───── Data segment ─────
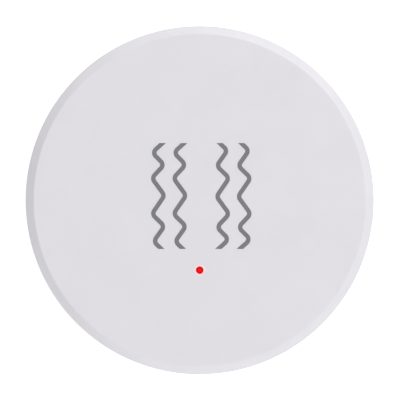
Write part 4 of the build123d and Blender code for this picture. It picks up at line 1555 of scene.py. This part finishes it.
class SENSORTAG_OT_packages(bpy.types.Operator):
    """Model the chips, crystals, antenna and bulk capacitor"""
    bl_idname = "sensor_tag.packages"
    bl_label = "Packages"

    edge: length("Edge", 0.00005, "Rounding of the packages' edges")
    dimple_radius: length("Dimple Radius", 0.00025, "Radius of the dimple at the first pad")
    dimple_depth: length("Dimple Depth", 0.00006, "Depth of the dimple at the first pad")
    dimple_inset: length("Dimple Inset", 0.00055, "Distance of the dimple from the edges")
    pad_pitch: length("Pad Pitch", 0.0005, "Distance from one pad of a chip to the next")
    pad_width: length("Pad Width", 0.00025, "Width of a chip's pad")
    pad_reach: length("Pad Reach", 0.00025, "How far the solder shows beside a chip")
    pad_height: length("Pad Height", 0.00018, "Height of the solder beside a chip")
    lid_inset: length("Lid Inset", 0.00015, "Distance of a crystal's lid from its tray's edge")
    lid_height: length("Lid Height", 0.0002, "Height of a crystal's lid")
    strap_width: length("Strap Width", 0.001, "Width of the bulk capacitor's end straps")
    stripe_share: number("Stripe Share", 0.2, "Part of the bulk capacitor that is striped")

    def execute(self, context):
        solder = bmesh.new()
        self.add_chips(solder)
        self.add_crystals(solder)
        self.add_antenna(solder)
        self.add_bulk_capacitor(solder)
        dress(solid_object("package_solder", solder), tinned(), "base", "spring_metal")
        return {"FINISHED"}

    def add_chips(self, solder):
        """The two chips, with a dimple at the first pad and solder along their sides."""
        mould = moulded("tag_chip_mould", colours().chip, spread=0.15, grain_size=0.00006,
                        grain_depth=0.0000025)
        for node in ("radio_chip", "accelerometer"):
            part = node_frames(node)[0]
            chip = shaped(node + "_moulded", add_filled, part._replace(bottom=part.bottom + SINK), self.edge)
            spot = part.place @ Vector((-part.length / 2 + self.dimple_inset,
                                        part.width / 2 - self.dimple_inset, 0))
            dimple = shaped("dimple", add_disc, spot, self.dimple_radius, part.top - self.dimple_depth,
                            part.top + OVERRUN)
            combine(chip, [dimple], "DIFFERENCE")
            dress(chip, mould, "base", "chip_mould", node)
            self.add_chip_solder(solder, part)

    def add_chip_solder(self, solder, part):
        """A row of fillets along each of a chip's four sides."""
        for quarter in range(4):
            turned = part.place @ Matrix.Rotation(quarter * math.pi / 2, 4, "Z")
            half, side = part.length / 2, part.width
            if quarter % 2:
                half, side = part.width / 2, part.length
            count = int((side - self.pad_width - 2 * self.pad_pitch) / self.pad_pitch) + 1
            for index in range(count):
                y = (index - (count - 1) / 2) * self.pad_pitch
                add_fillet(solder, turned, half, y, self.pad_reach, self.pad_width, part.bottom,
                           self.pad_height)

    def add_crystals(self, solder):
        """The crystals: a ceramic tray with a metal lid."""
        tray = ceramic("tag_crystal_tray", colours().tray)
        metal = plated("tag_crystal_lid", colours().lid)
        for node in ("radio_crystal", "clock_crystal"):
            part = node_frames(node)[0]
            lid_bottom = part.top - self.lid_height
            lower = shaped(node + "_tray", add_filled, part._replace(top=lid_bottom), self.edge)
            dress(lower, tray, "base", "crystal_lid", node)
            upper = shaped(node + "_cover", add_filled, part._replace(bottom=lid_bottom - SINK), self.edge,
                           self.lid_inset, self.lid_inset)
            dress(upper, metal, "base", "crystal_lid", node)
            self.add_end_solder(solder, part, width_share=0.8)

    def add_end_solder(self, solder, part, width_share, height_share=0.4):
        """A fillet at each end of a package."""
        for turn in (0, math.pi):
            add_fillet(solder, part.place @ Matrix.Rotation(turn, 4, "Z"), part.length / 2, 0, self.pad_reach,
                       part.width * width_share, part.bottom, (part.top - part.bottom) * height_share)

    def add_antenna(self, solder):
        """The antenna: a ceramic block with metal end caps and a printed line."""
        part = node_frames("chip_antenna")[0]
        half_length = part.length / 2
        cap = part.length * ANTENNA_CAP_SHARE
        under_line = part._replace(top=part.top - SINK / 2)
        block = shaped("antenna_block", add_filled, under_line, self.edge, cap)
        dress(block, ceramic("tag_antenna", colours().antenna, roughness=0.25), "base", "antenna_ceramic",
              "chip_antenna")
        bm = bmesh.new()
        add_end_blocks(bm, under_line, half_length, half_length - cap, part.width, self.edge)
        path = bmesh.new()
        step = 2 * (half_length - cap) / (2 * MEANDER_TURNS)
        corners = [part.place @ Vector((x, y, part.top - SINK)) for x, y in self.meander(part, cap, step)]
        rounded_path(path, [(corner, 0) for corner in corners])
        line = sheet("meander", path, (0, 0, SINK), step * MEANDER_LINE)
        bm.from_mesh(line.data)
        bpy.data.objects.remove(line)
        dress(solid_object("antenna_metal", bm), tinned(), "base", "antenna_ceramic", "chip_antenna")
        self.add_end_solder(solder, part, width_share=0.9)

    def meander(self, part, cap, step):
        """Corners of the antenna's printed line, from one end cap to the other."""
        reach = part.width / 2 * MEANDER_REACH
        points = []
        for index in range(2 * MEANDER_TURNS + 1):
            x = -(part.length / 2) + cap + index * step
            side = 1 if index % 2 else -1
            if index > 0:
                points.append((x, side * reach))
            if index < 2 * MEANDER_TURNS:
                points.append((x, -side * reach))
        return points

    def add_bulk_capacitor(self, solder):
        """The bulk capacitor, with its stripe and its end straps."""
        part = node_frames("bulk_capacitor")[0]
        half_length = part.length / 2
        bm = bmesh.new()
        add_filled(bm, part._replace(bottom=part.bottom + SINK), 2 * self.edge)
        stripe_at = part.place @ Vector((half_length - part.length * self.stripe_share, 0, 0))
        along = part.place.to_3x3() @ Vector((1, 0, 0))
        bmesh.ops.bisect_plane(bm, geom=bm.verts[:] + bm.edges[:] + bm.faces[:], dist=MERGE_DISTANCE,
                               plane_co=stripe_at, plane_no=along)
        case = moulded("tag_bulk_capacitor", colours().bulk, roughness=0.45, spread=0.08)
        body = dress(solid_object("bulk_capacitor_case", bm), case, "base", "capacitor_yellow",
                     "bulk_capacitor")
        stripe = finished("tag_stripe", colours().stripe, roughness=0.5, mottled=(0.15, 0.0002))
        paint(body, stripe, lambda face: (face.center - stripe_at).dot(along) > 0
              and face.normal.z > LEVEL_NORMAL)
        strap_top = part.bottom + (part.top - part.bottom) * STRAP_SHARE
        straps = shaped("bulk_capacitor_straps", add_end_blocks, part._replace(top=strap_top),
                        half_length - SINK, half_length + 2 * SINK, self.strap_width, SINK / 2)
        dress(straps, tinned(), "base", "spring_metal")
        self.add_end_solder(solder, part, width_share=0.7, height_share=0.25)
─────
#### [To be done]
Make an exact copy of all the data.

#### [Reply]
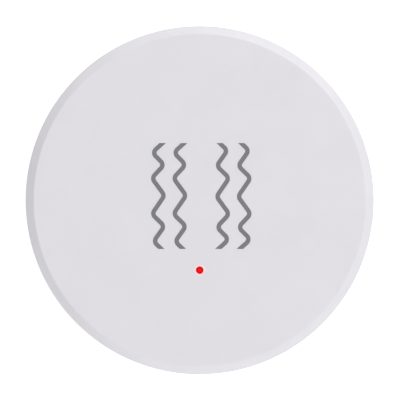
Write part 4 of the build123d and Blender code for this picture. It picks up at line 1555 of scene.py. This part finishes it.
class SENSORTAG_OT_packages(bpy.types.Operator):
    """Model the chips, crystals, antenna and bulk capacitor"""
    bl_idname = "sensor_tag.packages"
    bl_label = "Packages"

    edge: length("Edge", 0.00005, "Rounding of the packages' edges")
    dimple_radius: length("Dimple Radius", 0.00025, "Radius of the dimple at the first pad")
    dimple_depth: length("Dimple Depth", 0.00006, "Depth of the dimple at the first pad")
    dimple_inset: length("Dimple Inset", 0.00055, "Distance of the dimple from the edges")
    pad_pitch: length("Pad Pitch", 0.0005, "Distance from one pad of a chip to the next")
    pad_width: length("Pad Width", 0.00025, "Width of a chip's pad")
    pad_reach: length("Pad Reach", 0.00025, "How far the solder shows beside a chip")
    pad_height: length("Pad Height", 0.00018, "Height of the solder beside a chip")
    lid_inset: length("Lid Inset", 0.00015, "Distance of a crystal's lid from its tray's edge")
    lid_height: length("Lid Height", 0.0002, "Height of a crystal's lid")
    strap_width: length("Strap Width", 0.001, "Width of the bulk capacitor's end straps")
    stripe_share: number("Stripe Share", 0.2, "Part of the bulk capacitor that is striped")

    def execute(self, context):
        solder = bmesh.new()
        self.add_chips(solder)
        self.add_crystals(solder)
        self.add_antenna(solder)
        self.add_bulk_capacitor(solder)
        dress(solid_object("package_solder", solder), tinned(), "base", "spring_metal")
        return {"FINISHED"}

    def add_chips(self, solder):
        """The two chips, with a dimple at the first pad and solder along their sides."""
        mould = moulded("tag_chip_mould", colours().chip, spread=0.15, grain_size=0.00006,
                        grain_depth=0.0000025)
        for node in ("radio_chip", "accelerometer"):
            part = node_frames(node)[0]
            chip = shaped(node + "_moulded", add_filled, part._replace(bottom=part.bottom + SINK), self.edge)
            spot = part.place @ Vector((-part.length / 2 + self.dimple_inset,
                                        part.width / 2 - self.dimple_inset, 0))
            dimple = shaped("dimple", add_disc, spot, self.dimple_radius, part.top - self.dimple_depth,
                            part.top + OVERRUN)
            combine(chip, [dimple], "DIFFERENCE")
            dress(chip, mould, "base", "chip_mould", node)
            self.add_chip_solder(solder, part)

    def add_chip_solder(self, solder, part):
        """A row of fillets along each of a chip's four sides."""
        for quarter in range(4):
            turned = part.place @ Matrix.Rotation(quarter * math.pi / 2, 4, "Z")
            half, side = part.length / 2, part.width
            if quarter % 2:
                half, side = part.width / 2, part.length
            count = int((side - self.pad_width - 2 * self.pad_pitch) / self.pad_pitch) + 1
            for index in range(count):
                y = (index - (count - 1) / 2) * self.pad_pitch
                add_fillet(solder, turned, half, y, self.pad_reach, self.pad_width, part.bottom,
                           self.pad_height)

    def add_crystals(self, solder):
        """The crystals: a ceramic tray with a metal lid."""
        tray = ceramic("tag_crystal_tray", colours().tray)
        metal = plated("tag_crystal_lid", colours().lid)
        for node in ("radio_crystal", "clock_crystal"):
            part = node_frames(node)[0]
            lid_bottom = part.top - self.lid_height
            lower = shaped(node + "_tray", add_filled, part._replace(top=lid_bottom), self.edge)
            dress(lower, tray, "base", "crystal_lid", node)
            upper = shaped(node + "_cover", add_filled, part._replace(bottom=lid_bottom - SINK), self.edge,
                           self.lid_inset, self.lid_inset)
            dress(upper, metal, "base", "crystal_lid", node)
            self.add_end_solder(solder, part, width_share=0.8)

    def add_end_solder(self, solder, part, width_share, height_share=0.4):
        """A fillet at each end of a package."""
        for turn in (0, math.pi):
            add_fillet(solder, part.place @ Matrix.Rotation(turn, 4, "Z"), part.length / 2, 0, self.pad_reach,
                       part.width * width_share, part.bottom, (part.top - part.bottom) * height_share)

    def add_antenna(self, solder):
        """The antenna: a ceramic block with metal end caps and a printed line."""
        part = node_frames("chip_antenna")[0]
        half_length = part.length / 2
        cap = part.length * ANTENNA_CAP_SHARE
        under_line = part._replace(top=part.top - SINK / 2)
        block = shaped("antenna_block", add_filled, under_line, self.edge, cap)
        dress(block, ceramic("tag_antenna", colours().antenna, roughness=0.25), "base", "antenna_ceramic",
              "chip_antenna")
        bm = bmesh.new()
        add_end_blocks(bm, under_line, half_length, half_length - cap, part.width, self.edge)
        path = bmesh.new()
        step = 2 * (half_length - cap) / (2 * MEANDER_TURNS)
        corners = [part.place @ Vector((x, y, part.top - SINK)) for x, y in self.meander(part, cap, step)]
        rounded_path(path, [(corner, 0) for corner in corners])
        line = sheet("meander", path, (0, 0, SINK), step * MEANDER_LINE)
        bm.from_mesh(line.data)
        bpy.data.objects.remove(line)
        dress(solid_object("antenna_metal", bm), tinned(), "base", "antenna_ceramic", "chip_antenna")
        self.add_end_solder(solder, part, width_share=0.9)

    def meander(self, part, cap, step):
        """Corners of the antenna's printed line, from one end cap to the other."""
        reach = part.width / 2 * MEANDER_REACH
        points = []
        for index in range(2 * MEANDER_TURNS + 1):
            x = -(part.length / 2) + cap + index * step
            side = 1 if index % 2 else -1
            if index > 0:
                points.append((x, side * reach))
            if index < 2 * MEANDER_TURNS:
                points.append((x, -side * reach))
        return points

    def add_bulk_capacitor(self, solder):
        """The bulk capacitor, with its stripe and its end straps."""
        part = node_frames("bulk_capacitor")[0]
        half_length = part.length / 2
        bm = bmesh.new()
        add_filled(bm, part._replace(bottom=part.bottom + SINK), 2 * self.edge)
        stripe_at = part.place @ Vector((half_length - part.length * self.stripe_share, 0, 0))
        along = part.place.to_3x3() @ Vector((1, 0, 0))
        bmesh.ops.bisect_plane(bm, geom=bm.verts[:] + bm.edges[:] + bm.faces[:], dist=MERGE_DISTANCE,
                               plane_co=stripe_at, plane_no=along)
        case = moulded("tag_bulk_capacitor", colours().bulk, roughness=0.45, spread=0.08)
        body = dress(solid_object("bulk_capacitor_case", bm), case, "base", "capacitor_yellow",
                     "bulk_capacitor")
        stripe = finished("tag_stripe", colours().stripe, roughness=0.5, mottled=(0.15, 0.0002))
        paint(body, stripe, lambda face: (face.center - stripe_at).dot(along) > 0
              and face.normal.z > LEVEL_NORMAL)
        strap_top = part.bottom + (part.top - part.bottom) * STRAP_SHARE
        straps = shaped("bulk_capacitor_straps", add_end_blocks, part._replace(top=strap_top),
                        half_length - SINK, half_length + 2 * SINK, self.strap_width, SINK / 2)
        dress(straps, tinned(), "base", "spring_metal")
        self.add_end_solder(solder, part, width_share=0.7, height_share=0.25)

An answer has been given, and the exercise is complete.